With the Firefox Accounts policy, token verifications are cached for an amount of time.

fxa-oauth.cache_ttl_seconds = 300  # 5 minutes

If the remote service is down, the cache will allow the authentication of known token for a while. However new tokens will generate a 401 or 503 error response.

Scheduled down time

  • Change Backoff setting in application configuration

About sharding

Sharding is horizontal scaling, where the data is partitioned in different shards.

A client is automatically assigned a particular shard, depending for example:

  • on the request authorization headers
  • on the bucket or collection id

It is currently not possible to setup the sharding directly from the kinto settings, however it is already possible to set it up manually. [1]

[1]http://www.craigkerstiens.com/2012/11/30/sharding-your-database/

At the HTTP level

It is possible to handle the sharding at the HTTP level. For instance, using a third-party service that assigns a node to a particular user.

This has the advantage to be very flexible: new instances can be added and this service is in charge of partitioning, downside being maintaining a new service for it.

The tokenserver is a good example of how sharding is done in Firefox Sync.

The first time they connect, clients are asking the token server for a node, and then they talk directly with the node itself, without going through the token server anymore, unless the node becomes unreachable.
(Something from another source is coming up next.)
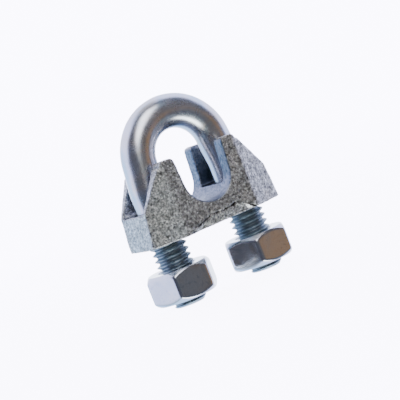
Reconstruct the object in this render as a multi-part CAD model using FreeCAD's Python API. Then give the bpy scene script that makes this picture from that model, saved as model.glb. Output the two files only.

At the load balancer level

The load balancer is the piece of software that takes all the requests upfront and routes them to a different node, to make sure the load is equivalent on each node.

It is possible to have the load balancer forcing the routing of a particular request to a specific node.

It is basically the same idea as the previous one except that the server URL always remains the same.

At the database level

PostgreSQL and Redis have sharding support built-in.

The right database node is chosen based on some elements of the data query (most probably bucket or collection id) and partionning is then performed automatically.

As an example, see pgPool or pgShard for ways to shard a PostgreSQL database.